In-between the extremes, however phrased, are every imaginable variation on what the community should be. In this context, the Charmlee-Bluffs swap is indicative of the trend toward urbanization that has been Malibu’s hallmark since incorporation. 
Some of the residents who fought to secede from Los Angeles County viewed incorporation as self-protection against external change, but they didn’t appreciate the extent to which the very act of incorporation stood for change in the form of increased urbanization.
Not only do current external economic and social forces tilt toward urbanization, the process of cityhood also carries this bias. Cities are not run by elected local residents, but by professional personnel who tend to reflect the urban mindset of the marketplace.
In some ways, a case can be made that the Santa Monica Mountains Conservancy is a better steward for Charmlee and the City of Malibu should be allowed to maximize use of Bluffs Park for everything from skateboarding to fundraisers, outdoor concerts and even sports fields if ESHA issues can be addressed.
City interest groups will be able to focus their attention on Bluffs Park and try to shape it to meet their needs.

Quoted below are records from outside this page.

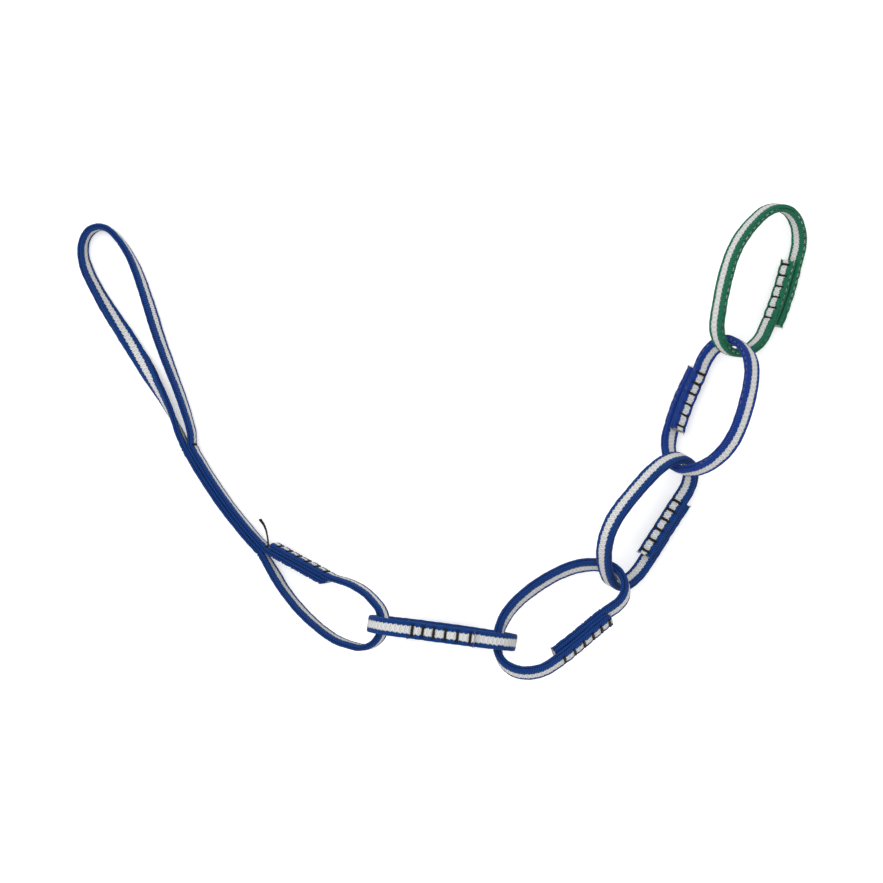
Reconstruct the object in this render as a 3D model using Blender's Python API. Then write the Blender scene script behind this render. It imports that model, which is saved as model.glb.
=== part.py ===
"""Personal anchor system: a tie-in sling and a chain of five sewn webbing links.

Metres, +Z up. The chain lies on a flat surface at z = 0, and the middle of its outline stands at x = y = 0.
"""

import math

import bmesh
import bpy
from mathutils import Matrix, Vector

# Webbing of one width with soft corners, thinner in the sling than in the links
WEB_WIDTH = 0.011
SLING_THICKNESS = 0.0042
LINK_THICKNESS = 0.0052
EDGE_ROUND = 0.0016
CORNER_STEPS = 2

# Clearances between pieces that touch
SEAM_GAP = 0.0003
SEAT_GAP = 0.0003
# The share of a web's width that bears on its neighbour, inside the rounded edges
BEARING_SHARE = 0.86

# Bar tacks: thread bars sunk in both faces, joined by the stitches that go down through both layers
TACK_COUNT = 6
TACK_PITCH = 0.0077
TACK_INSET = 0.0011
TACK_WIDTH = 0.0012
TACK_HEIGHT = 0.0006
STITCH_INSET = 0.0006
STITCH_WIDTH = 0.0007
CUT_OVERRUN = 0.001

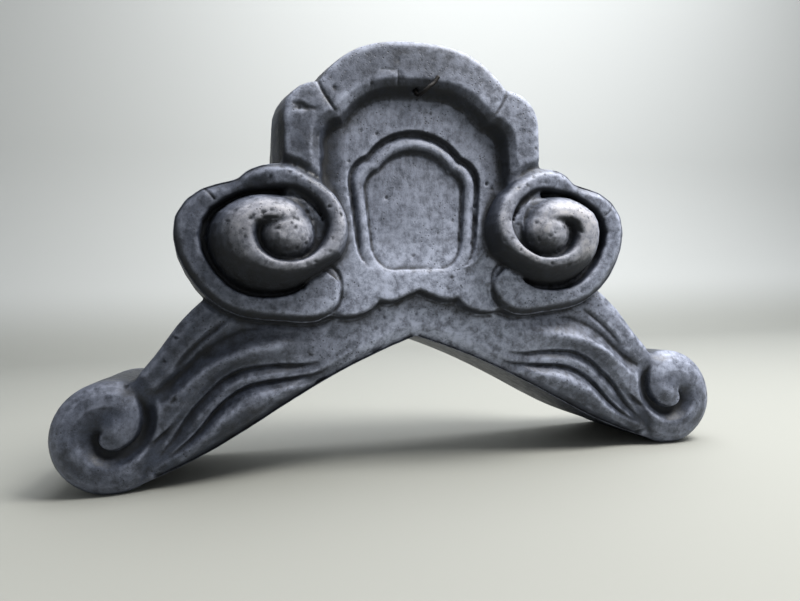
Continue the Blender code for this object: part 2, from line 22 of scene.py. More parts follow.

Depending on the members of future city councils—yes, in time, there will be different council members—Bluffs Park can become the focal point for many local groups and their activities.
In addition, Bluffs Park is a better location to handle larger and more random crowds that call for more rigorous regulation and monitoring. Nearby fire and sheriff accessibility is a plus in those circumstances.
Ironically, a number of 90265-ers with larger parcels who lamented being left just outside the city boundaries because of concerns about firefighting costs now may have more environmental protection than property owners within the city who are watching their neighborhoods be transformed by municipal politics.
Politics is not a spectator sport. Everyone is a player whether they want to be or not. If Malibuites have a political concern, they have to roll up their sleeves and get in the fray. If they aren’t willing to do so, or expect someone else to do it for them, it’s their loss.